Problem description — Lines containing the word "this" are the ones to copy from the records below.

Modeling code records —
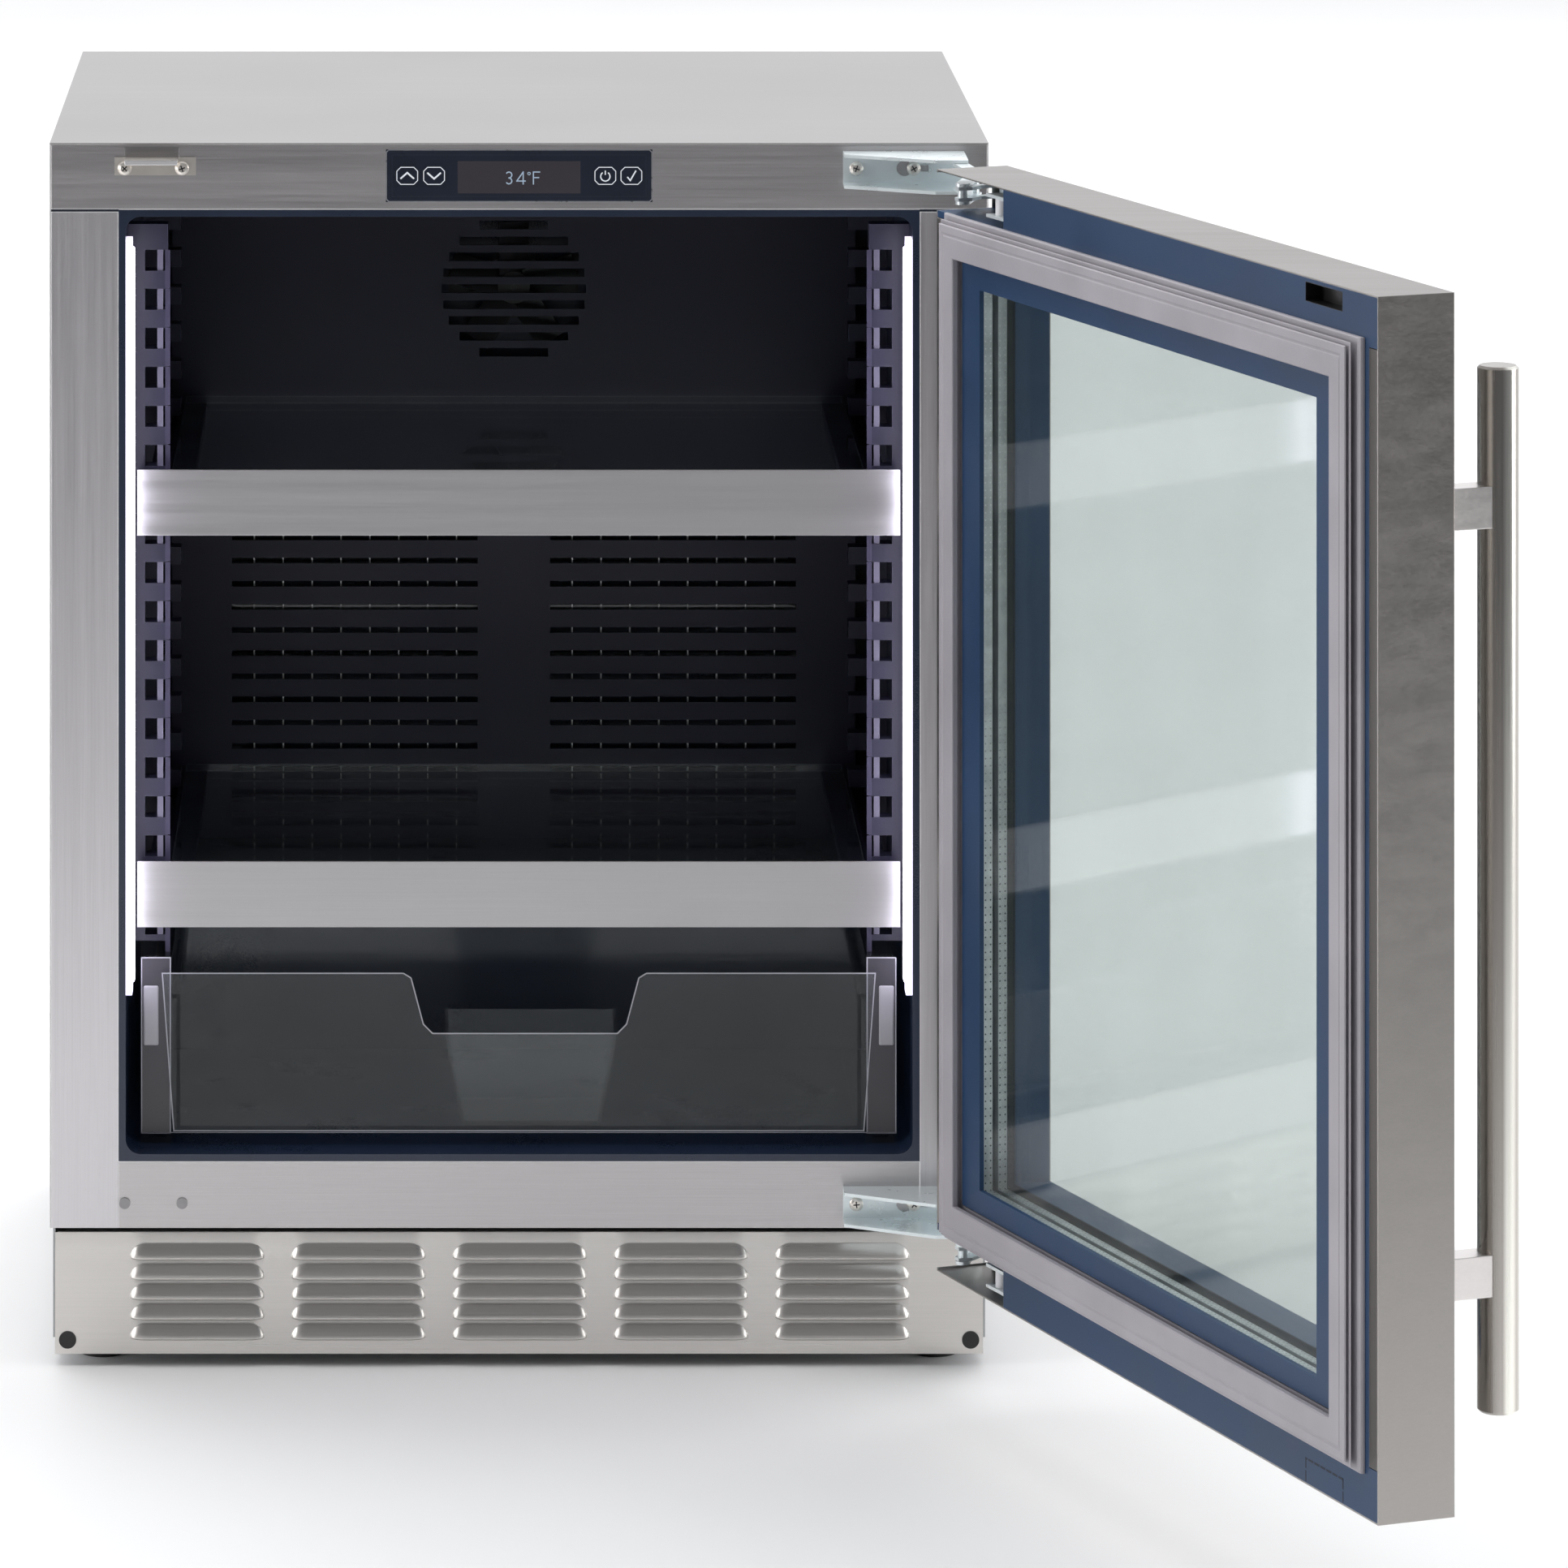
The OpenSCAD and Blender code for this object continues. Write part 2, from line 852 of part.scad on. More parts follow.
module compressor() {
    color("#1c1d1f")
    union() {
        translate([comp_x, comp_y, tray_z + tray_t])
            rotate_extrude($fn = 64)
                polygon([
                    [0, 0], [40, 0], [52, 12], [64, 26], [66, 34], [66, 62], [69, 64], [69, 70], [66, 72],
                    [64, 100], [56, 122], [40, 138], [20, 146], [0, 148]
                ]);
        block([comp_x - 80, comp_y - 62, tray_z + tray_t], [comp_x + 80, comp_y + 62, tray_z + tray_t + 4]);
        rod_z(comp_x + 30, comp_y, 5, tray_z + 100, 175);
        rod_z(comp_x - 30, comp_y, 6, tray_z + 100, 175);
        block([comp_x + 50, comp_y - 22, 60], [comp_x + 84, comp_y + 22, 110]);
    }
}

module condenser_coil() {
    color("#9fa1a3")
    union() {
        tube_bank(-20, 275, 372, 40, 28, 6, 4);
        fin_stack(-5, 260, 14, 354, 390, 26, 196, 372, 40, 28, 6, 4);
    }
}

module fan_shroud() {
    color("#6f7173")
    difference() {
        union() {
            block([-12, 400, tray_z + tray_t], [285, 402, 200]);
            rod_y(cond_fan_x, cond_fan_z, cond_fan_r + 14, 402, cond_fan_y + 26);
        }
        rod_y(cond_fan_x, cond_fan_z, cond_fan_r + 12, 399, cond_fan_y + 30);
    }
}

module filter_drier() {
    color("#b87333")
    translate([-62, 470, 60])
        rotate_extrude()
            polygon([[0, 0], [4, 0], [4, 10], [11, 20], [11, 90], [4, 100], [4, 110], [0, 110]]);
}

// a quarter bend of tube in the plane of two axes, radius 12
module bend(r) {
    rotate_extrude(angle = 90)
        translate([12, 0])
            circle(r = r);
}

module refrigerant_lines() {
    color("#b87333")
    union() {
        // discharge line from the compressor towards the condenser
        rod_z(comp_x + 30, comp_y, 4, 175, 180);
        translate([comp_x + 42, comp_y, 180])
            rotate([90, -90, 180])
                mirror([0, 1, 0])
                    bend(4);
        rod_x(comp_y, 192, 4, comp_x + 42, comp_x + 75);
        // suction line from the compressor up to the top of the bay
        rod_z(comp_x - 30, comp_y, 4, 175, bay_z - sheet);
        // liquid line above and below the drier
        rod_z(-62, 470, 3, 170, bay_z - sheet);
        rod_z(-62, 470, 3, 30, 60);
    }
}

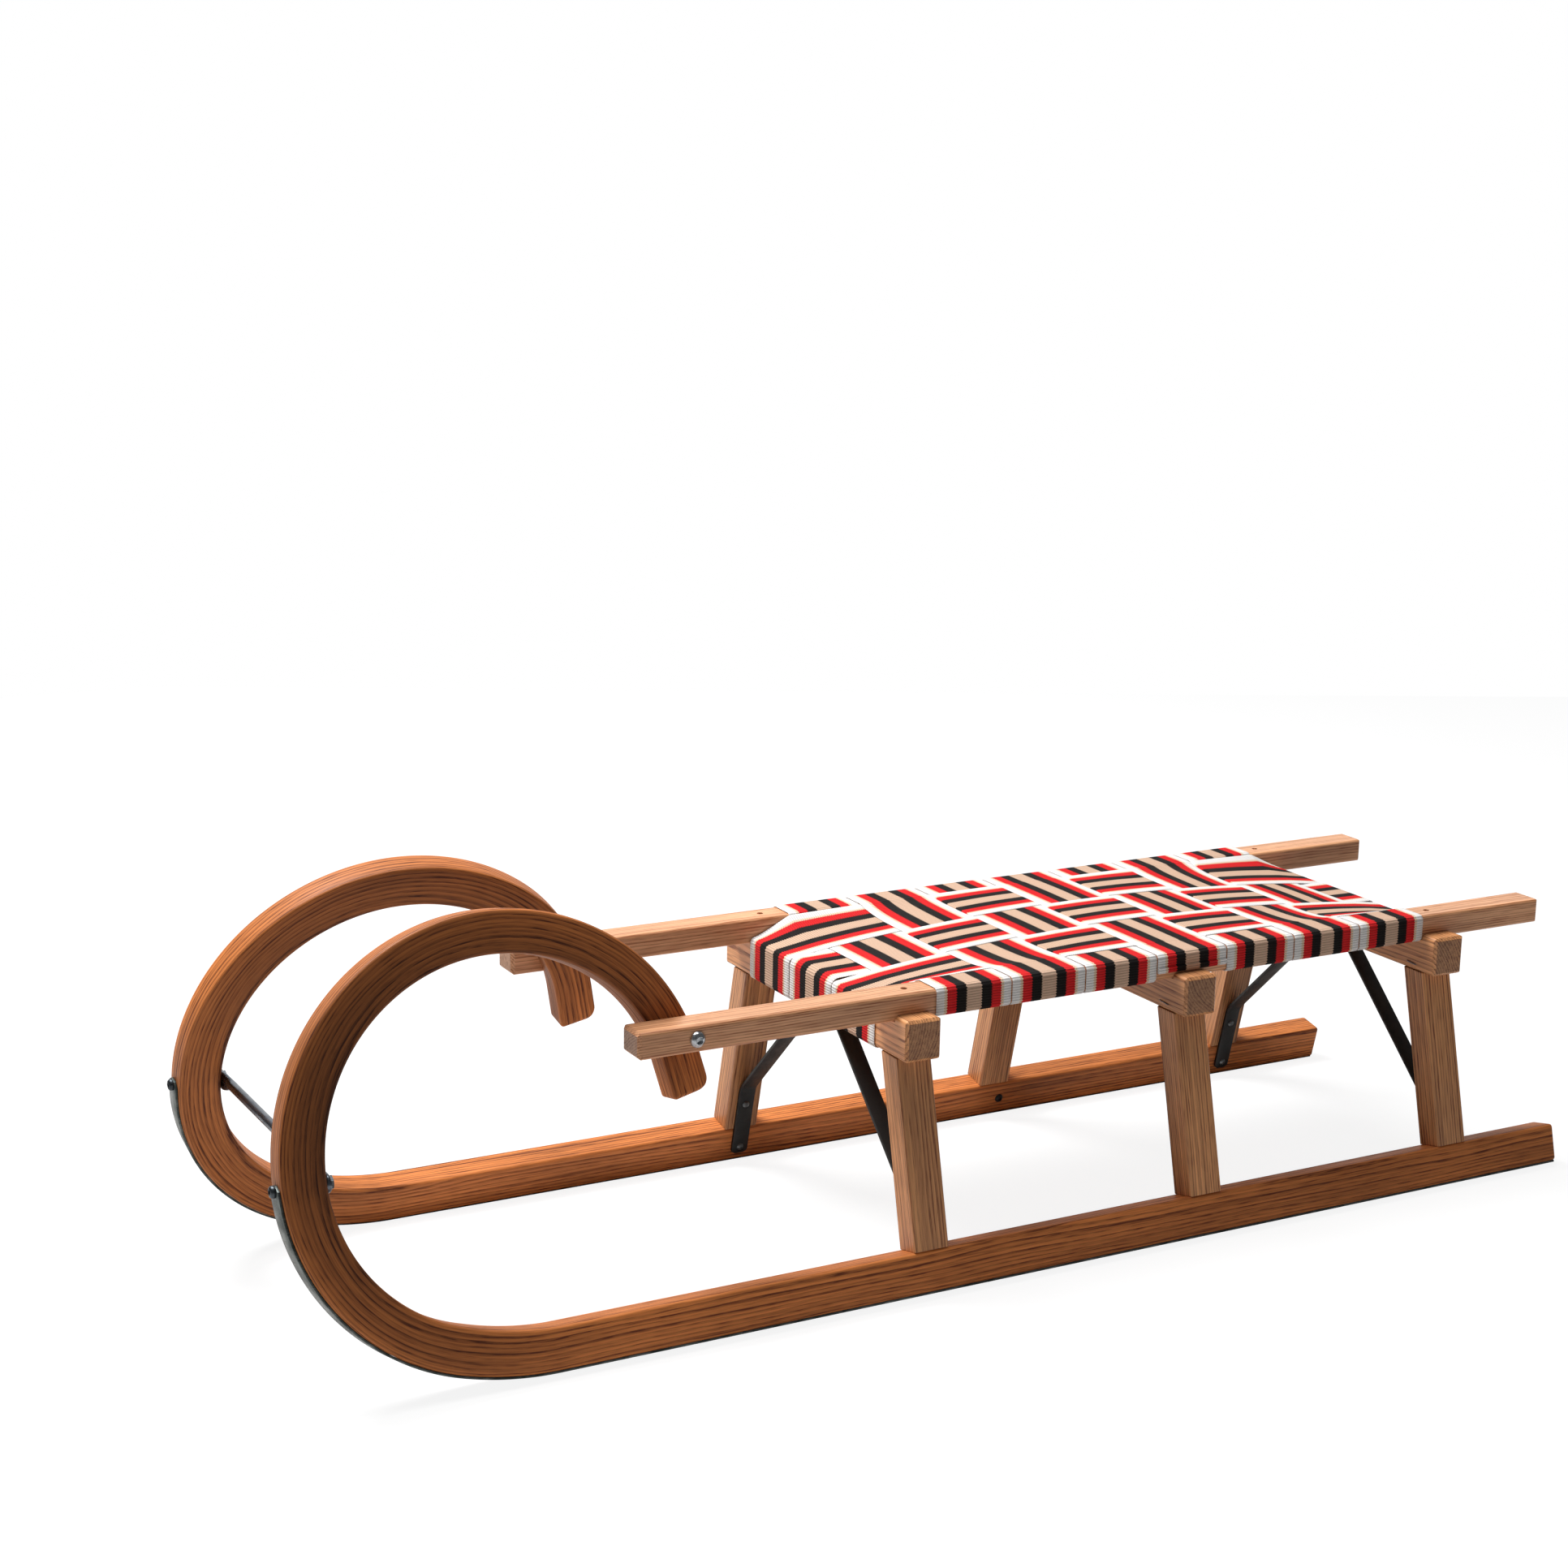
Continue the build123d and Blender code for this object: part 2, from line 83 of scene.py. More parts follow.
# The bend is a chain of arcs: lift, toe, brow, crown and nape, then a straight tip.
horn_top = height_up(rail_high[2] + horn_rise)
lift_radius, brow_radius, crown_radius, nape_radius = np.array([280, 178, 186, 157]) * mm
lift_turn, toe_turn, brow_turn, crown_turn, nape_turn = np.radians([16, 74, 90, 35, 42])
toe_radius = (horn_top - brow_radius - lift_radius * (1 - np.cos(lift_turn))) / np.cos(lift_turn)
bend_start = runner_front - lift_radius * np.sin(lift_turn) - toe_radius * (1 - np.sin(lift_turn))
radii = np.array([lift_radius, toe_radius, brow_radius, crown_radius, nape_radius])
turns = np.array([lift_turn, toe_turn, brow_turn, crown_turn, nape_turn])
headings = np.cumsum(np.r_[0, turns])
nape_height = np.sum(radii * -np.diff(np.cos(headings)))
tip_length = (nape_height - height_up(rail_low[2] - tip_drop)) / -np.sin(headings[-1])
arc_ends = np.cumsum(np.r_[0, radii * turns, tip_length])
bend_length = arc_ends[-1]
thicknesses = np.array([33.5, 35.5, 34.5, 34, 33.25, 32.5, 32.5]) * mm

# The heading grows evenly along each arc, and the place is its running sum.
line_run = np.linspace(0, bend_length, 4000)
line_heading = np.interp(line_run, arc_ends, np.r_[headings, headings[-1]])
half_heading = (line_heading[1:] + line_heading[:-1]) / 2
line_x = np.r_[0, np.cumsum(np.cos(half_heading))] * line_run[1] + bend_start
line_h = np.r_[0, np.cumsum(np.sin(half_heading))] * line_run[1]

# The horn draws in with a power of the run, and meets the rail at the rail's middle.
draw_power = 1.2
rail_middle = (rail_low[2] + rail_high[2]) / 2
past_top = np.argmax(line_h) + np.argmax(
    line_h[np.argmax(line_h):] < height_up(rail_middle) + runner_width / 2 * np.tan(lean))
plane_y = (foot + up * height_up(rail_middle))[1]
tip_draw = (plane_y - rail_low[1] - rail_bedding) / (
    line_run[past_top] / bend_length) ** draw_power


def unit(vectors):
    """Vectors, or one vector, each divided by its length."""
    return vectors / np.linalg.norm(vectors, axis=-1, keepdims=True)


def swept(centre, ring_a, ring_b, a, b):
    """Rings about a line of centres: centre + ring_a * a + ring_b * b at every row."""
    return (centre[:, None] + ring_a[..., None] * np.atleast_2d(a)[:, None]
            + ring_b[..., None] * np.atleast_2d(b)[:, None])


def bent(run, depth, side):
    """Points of the left runner's bent frame.

    A point lies depth in from the outer face of the bend and side in from the outer side
    face, at a run along the bend that is negative on the straight. Its place is the arc's
    point + depth * (the heading turned a quarter) + (draw + side) * (inwards), where the
    draw is tip_draw * (run / bend length) ** draw_power.
    """
    bend_run = np.maximum(run, 0)
    heading = np.interp(bend_run, line_run, line_heading)
    x = np.where(run < 0, bend_start + run, np.interp(bend_run, line_run, line_x))
    h = np.interp(bend_run, line_run, line_h)
    draw = tip_draw * (bend_run / bend_length) ** draw_power
    slope = draw_power * draw / np.maximum(bend_run, mm)
    along = (np.cos(heading)[:, None] * forward + np.sin(heading)[:, None] * up
             + slope[:, None] * inward)
    hollow = -np.sin(heading)[:, None] * forward + np.cos(heading)[:, None] * up
    outer = foot + x[:, None] * forward + h[:, None] * up + draw[:, None] * inward
    return swept(outer, depth, side, hollow, unit(np.cross(along, hollow)))


sharp_edge = np.radians(38)
nearly_round = 0.98               # corner radius of a round section, of half its width


def rounded_ring(half_a, half_b, radius, steps=6):
    """Ring of a rounded rectangle for each row, as two arrays of rows by ring points.

    Each size is one number or one for each row. At angle t of a quarter, a point is a
    corner's centre + radius * (cos t, sin t).
    """
    angle = np.radians((np.arange(4)[:, None] * 90 + np.linspace(0, 90, steps)).ravel())
    sign_a, sign_b = (np.repeat(np.array(s), steps) for s in ([1, -1, -1, 1], [1, 1, -1, -1]))
    half_a, half_b, radius = (np.atleast_1d(v)[:, None] for v in (half_a, half_b, radius))
    return (sign_a * (half_a - radius) + radius * np.cos(angle),
            sign_b * (half_b - radius) + radius * np.sin(angle))


def rounded_ends(start, end, radius, spacing, steps=6):
    """Places along a piece with rounded ends, and how far each ring is drawn in there.

    Within the radius of an end, at angle t, the ring stands radius * (1 - sin t) from the
    end and is drawn in by radius * (1 - cos t); the last ring closes in flat.
    """
    t = np.radians(np.linspace(90, 0, steps))
    near, drawn = radius * (1 - np.sin(t)), radius * (1 - np.cos(t))
    count = max(2, int((end - start - 2 * radius) / spacing))
    straight = np.linspace(start + radius, end - radius, count + 1)[1:-1]
    places = np.r_[start, start + near, straight, end - near[::-1], end]
    inset = np.r_[drawn[0] + 0.6 * mm, drawn, 0 * straight, drawn[::-1], drawn[0] + 0.6 * mm]
    return places, inset


def placed(name, data):
    """A new object of the scene with this data."""
    made = bpy.data.objects.new(name, data)
    bpy.context.scene.collection.objects.link(made)
    return made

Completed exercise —
The OpenSCAD and Blender code for this object continues. Write part 2, from line 852 of part.scad on. More parts follow.
Continue the build123d and Blender code for this object: part 2, from line 83 of scene.py. More parts follow.
    """A new object of the scene with this data."""